Interviewer: That's a very clear explanation of the KKT conditions and support vectors. Now, for the follow-up: How do different kernel functions, like RBF and polynomial kernels, affect the decision boundary, and how would you typically choose the optimal kernel and its parameters?

Candidate:

Kernel Functions and Decision Boundaries

The dual formulation is powerful because the data points x_i only appear in the form of dot products (x_i^Tx_j). The kernel trick allows us to replace these dot products with a kernel function K(x_i, x_j) = Φ(x_i)^TΦ(x_j), where Φ is a mapping to a higher-dimensional feature space. This allows SVMs to find non-linear decision boundaries in the original input space.

1. Linear Kernel:

K(x_i, x_j) = x_i^Tx_j
This is the standard SVM, resulting in a linear decision boundary in the original feature space.
No extra parameters to tune beyond the (soft-margin) C parameter.

2. Polynomial Kernel:

K(x_i, x_j) = (γx_i^Tx_j + r)^d
Parameters:
- γ (gamma): controls the influence of individual training samples.
- r (coef0): a constant term.
- d (degree): the degree of the polynomial.
Effect on Decision Boundary: Can create curved, polynomial decision boundaries. The complexity of the boundary depends on the degree 'd'. Higher degrees can lead to more complex boundaries and potential overfitting if not careful.

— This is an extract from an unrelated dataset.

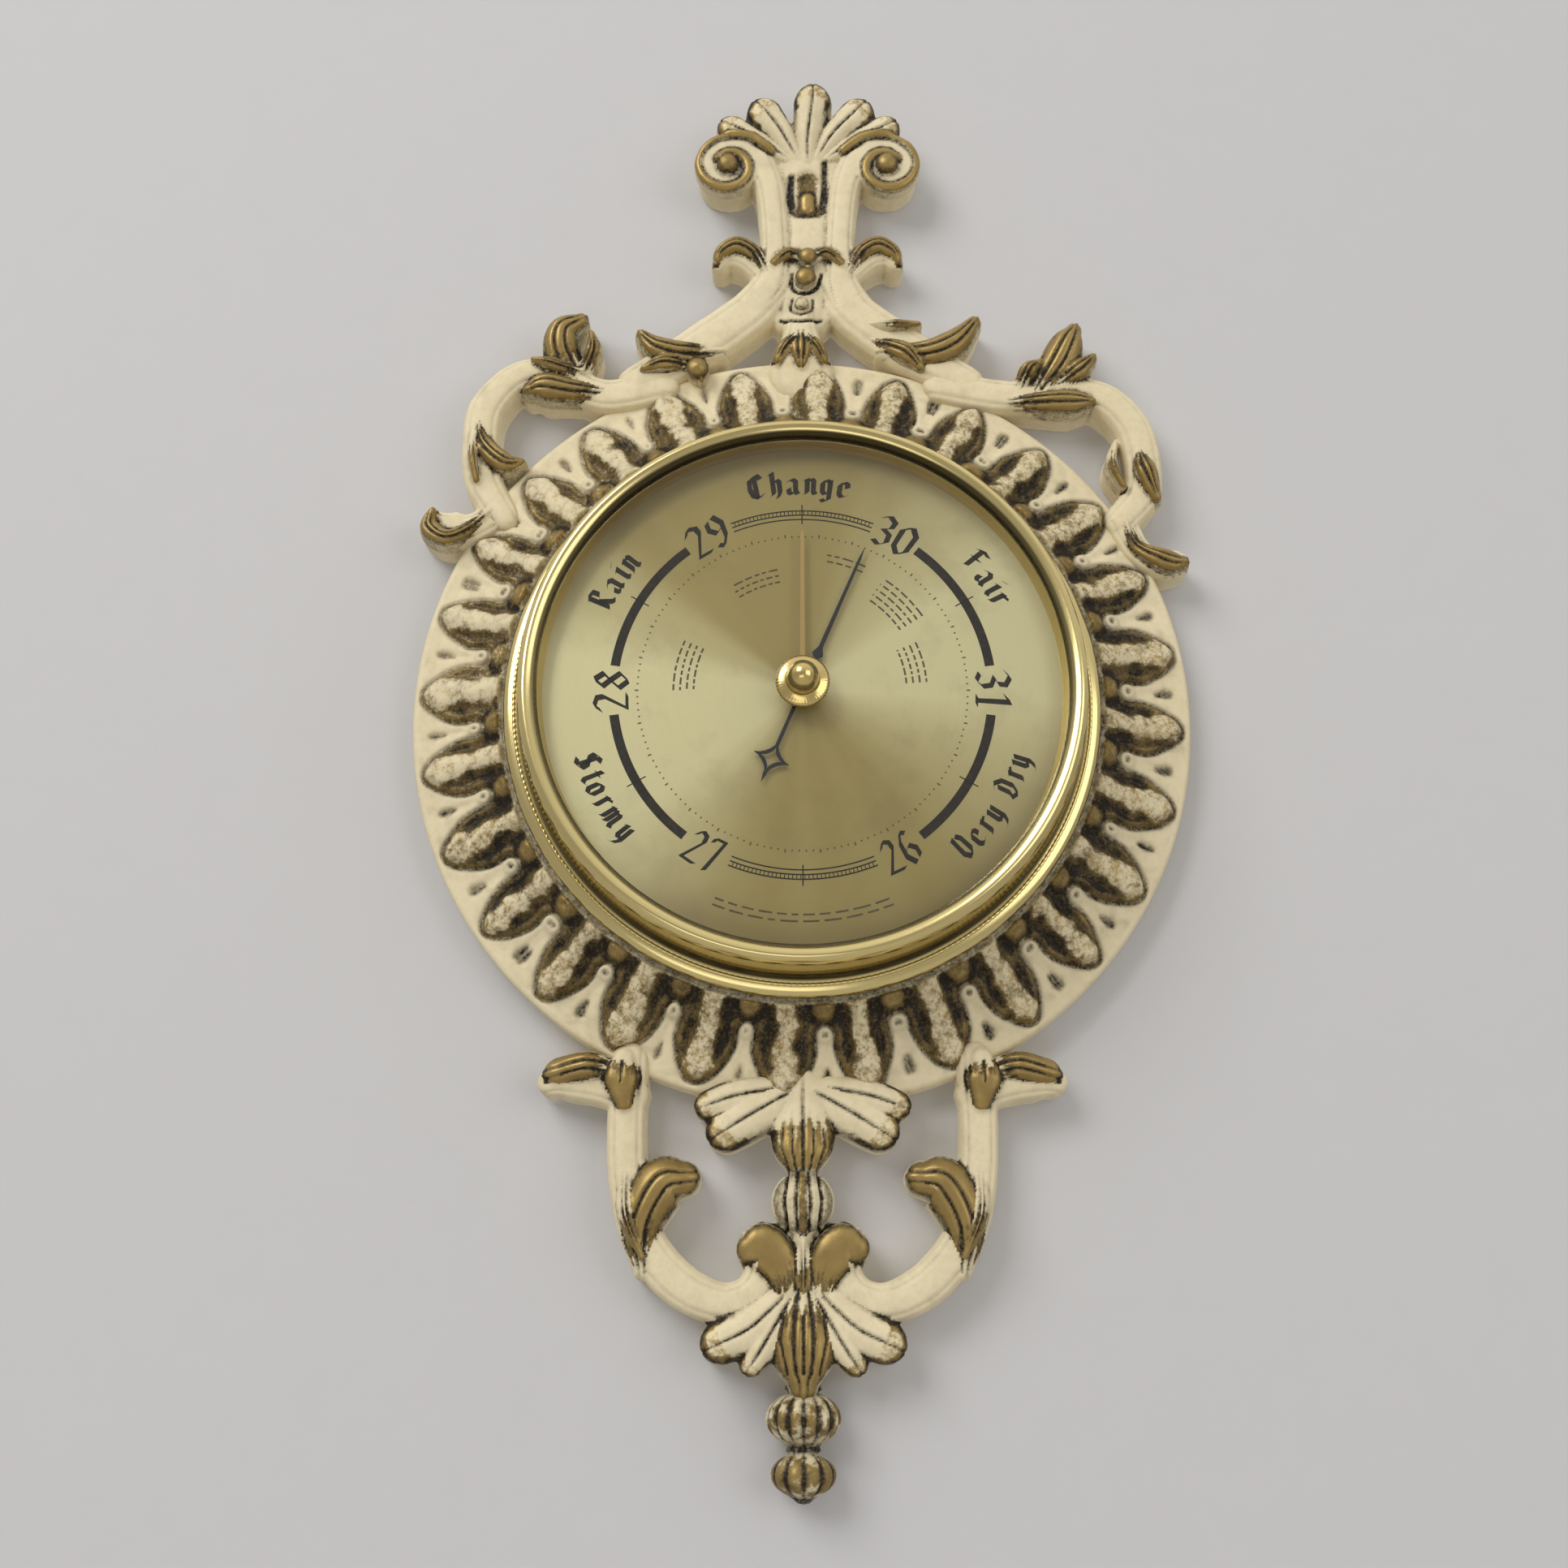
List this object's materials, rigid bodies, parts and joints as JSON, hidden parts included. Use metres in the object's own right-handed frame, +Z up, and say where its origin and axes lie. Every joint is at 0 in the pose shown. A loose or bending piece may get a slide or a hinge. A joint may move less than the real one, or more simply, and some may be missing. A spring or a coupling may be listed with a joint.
{
  "type": "wall barometer",
  "caption": "Round aneroid wall barometer: brass bezel, dial and hands in a cream and gilt frame with a scrolled crest, side scrolls and pendant.",
  "frame": {"origin": "centre of the round end of the keyhole in the hanger plate, on the wall plane", "axes": "+Z up the wall, +X to the right seen from the front, -Y out of the wall towards the viewer; the wall is the plane Y = 0"},
  "size_m": [0.1829, 0.0389, 0.3379],
  "materials": {
    "cream_resin": "cast resin, painted cream and gilt on the leaves",
    "plated_steel": "zinc plated",
    "case_brass": "drawn sheet, lacquered",
    "bezel_brass": "polished",
    "bright_brass": "satin",
    "crown_glass": "flat and clear",
    "fibre": "fibre washer",
    "hand_brass": "lacquered",
    "dial_brass": "spun, with a printed scale",
    "black_steel": "gloss black",
    "plate_brass": "stamped plate",
    "spring_steel": "tempered",
    "capsule_metal": "nickel silver",
    "blue_steel": "blued"
  },
  "bodies": {
    "case": {"frame": "cream_resin", "hanger_plate": "plated_steel", "hanger_screws": "plated_steel", "case_pan": "case_brass", "case_screws": "bezel_brass", "bezel": "bezel_brass", "sight_ring": "bright_brass", "glass": "crown_glass", "dial": "dial_brass", "base_plate": "plate_brass", "base_screws": "plated_steel", "capsule_mount": "spring_steel", "mount_screws": "plated_steel", "capsule_rear": "capsule_metal", "capsule_nut": "plate_brass", "lever_bracket": "plate_brass", "bracket_screws": "plated_steel", "lever_pivot": "spring_steel", "rocker_bracket": "plate_brass", "rocker_screws": "plated_steel", "train_pillars": "plate_brass", "train_plate": "plate_brass", "spacer_pillars": "plate_brass", "front_plate": "plate_brass", "pillar_screws": "plated_steel", "hairspring": "blue_steel", "hairspring_stud": "plate_brass"},
    "set_hand": {"set_knob": "bright_brass", "set_hand": "hand_brass", "knob_washer": "fibre", "set_hand_washer": "fibre"},
    "adjuster": {"adjusting_screw": "plate_brass"},
    "capsule_face": {"capsule_front": "capsule_metal", "capsule_pin": "spring_steel"},
    "lever": {"main_lever": "spring_steel"},
    "link": {"link": "spring_steel"},
    "rocker": {"rocker_shaft": "spring_steel"},
    "sector": {"sector": "plate_brass", "sector_arbor": "spring_steel"},
    "pointer": {"pointer": "black_steel", "pointer_arbor": "spring_steel", "hairspring_collet": "plate_brass"}
  },
  "joints": [
    {"name": "sector_swing", "type": "hinge", "parent": "case", "child": "sector", "pos_m": [0.029, -0.0186, -0.10449], "axis": [0, 1, 0], "range_deg": [-5.8, 19.8]},
    {"name": "pointer_turn", "type": "hinge", "parent": "case", "child": "pointer", "pos_m": [0, -0.0186, -0.116], "axis": [0, 1, 0], "range_deg": [-234, 68], "deforming": ["hairspring"]},
    {"name": "rocker_swing", "type": "hinge", "parent": "case", "child": "rocker", "pos_m": [0.029, -0.0081, -0.116], "axis": [0, 0, 1], "range_deg": [-3.3, 11.2]},
    {"name": "link_lift", "type": "slide", "parent": "case", "child": "link", "axis": [0, -1, 0], "range_m": [-0.0004, 0.0012]},
    {"name": "lever_swing", "type": "hinge", "parent": "case", "child": "lever", "pos_m": [-0.025, -0.013, -0.116], "axis": [0, 0, 1], "range_deg": [-1.5, 0.5]},
    {"name": "capsule_breathe", "type": "slide", "parent": "case", "child": "capsule_face", "axis": [0, -1, 0], "range_m": [-0.00017453, 0.00060618], "stiffness_N_per_m": 2000},
    {"name": "set_hand_turn", "type": "hinge", "parent": "case", "child": "set_hand", "pos_m": [0, -0.03, -0.116], "axis": [0, 1, 0], "continuous": true},
    {"name": "adjusting_turn", "type": "hinge", "parent": "case", "child": "adjuster", "pos_m": [0, -0.003, -0.103], "axis": [0, 1, 0], "range_deg": [-360, 360]}
  ],
  "couplings": [
    {"joint": "sector_swing", "follows": "capsule_breathe", "rad_per_m": 560},
    {"joint": "pointer_turn", "follows": "capsule_breathe", "rad_per_m": -6720},
    {"joint": "rocker_swing", "follows": "capsule_breathe", "rad_per_m": 320},
    {"joint": "link_lift", "follows": "capsule_breathe", "ratio": 1.92},
    {"joint": "lever_swing", "follows": "capsule_breathe", "rad_per_m": -40}
  ]
}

3. Radial Basis Function (RBF) Kernel (or Gaussian Kernel):

K(x_i, x_j) = exp(-γ ||x_i - x_j||²)
Parameters:
- γ (gamma): defines how far the influence of a single training example reaches.
  - Low γ: Far reach, smoother boundary (more like linear).
  - High γ: Close reach, more complex, potentially wiggly boundary, can overfit by essentially memorizing training points.
Effect on Decision Boundary: Can create highly flexible, non-linear decision boundaries. It maps samples to an infinitely dimensional space. The decision boundary can be localized, meaning the influence of each support vector is localized.

Choosing Optimal Kernel and Parameters

The choice of kernel and its parameters is crucial and data-dependent. There's no universally best kernel.

Domain Knowledge/Data Characteristics:
- If you believe the data is linearly separable or nearly so, a linear kernel is a good starting point (fast, less prone to overfitting).
- If the data has a known polynomial structure, a polynomial kernel might be appropriate.
- RBF is a very popular general-purpose kernel because of its flexibility and ability to handle complex relationships. It's often a good default to try if you have no prior knowledge.
Cross-Validation and Grid Search:
- This is the most common and robust approach.
- Define a grid of possible values for the kernel parameters (e.g., C for all SVMs, γ for RBF, degree/γ/r for polynomial).
- For each combination of parameters, train the SVM on a training fold and evaluate its performance (e.g., accuracy, F1-score) on a validation fold using k-fold cross-validation.
- Select the kernel and parameter combination that yields the best average performance on the validation sets.
Computational Cost:
- Linear kernels are generally the fastest to train.
- RBF and polynomial kernels can be more computationally intensive, especially with large datasets or high-dimensional feature spaces (though the kernel trick avoids explicit mapping).
Interpretability: Linear SVMs are more interpretable as the decision boundary is a simple hyperplane. Non-linear kernels make interpretation harder.
Start Simple: It's often advisable to start with a linear kernel. If performance is poor, then explore more complex kernels like RBF.

For RBF, common practice is to search for C and γ on a logarithmic scale (e.g., C in [0.1, 1, 10, 100], γ in [0.001, 0.01, 0.1, 1]). Visualizing the decision boundary on 2D data can also provide intuition during parameter tuning.

Interviewer: That's a very thorough and clear explanation, covering the derivation, KKT conditions, support vectors, and practical aspects of kernel selection. Excellent!

Candidate: Thank you!

Why Understanding SVM Dual & Kernels Matters

Core of SVM: The dual formulation is fundamental to how SVMs work, especially for enabling the kernel trick.
Kernel Trick Enablement: The dual depends only on dot products of data points, allowing kernels to be used for non-linear classification.
Concept of Support Vectors: The KKT conditions naturally lead to the idea that only a subset of data (support vectors) defines the decision boundary, making SVMs efficient and robust.
Constrained Optimization: Demonstrates the application of powerful optimization theory (Lagrangians, KKT conditions) in machine learning.
Model Flexibility: Understanding kernels (linear, polynomial, RBF) allows for choosing appropriate model complexity and shaping the decision boundary.
Parameter Tuning Rationale: Knowing how parameters like C and kernel-specific parameters (γ, degree) affect the model is crucial for effective tuning.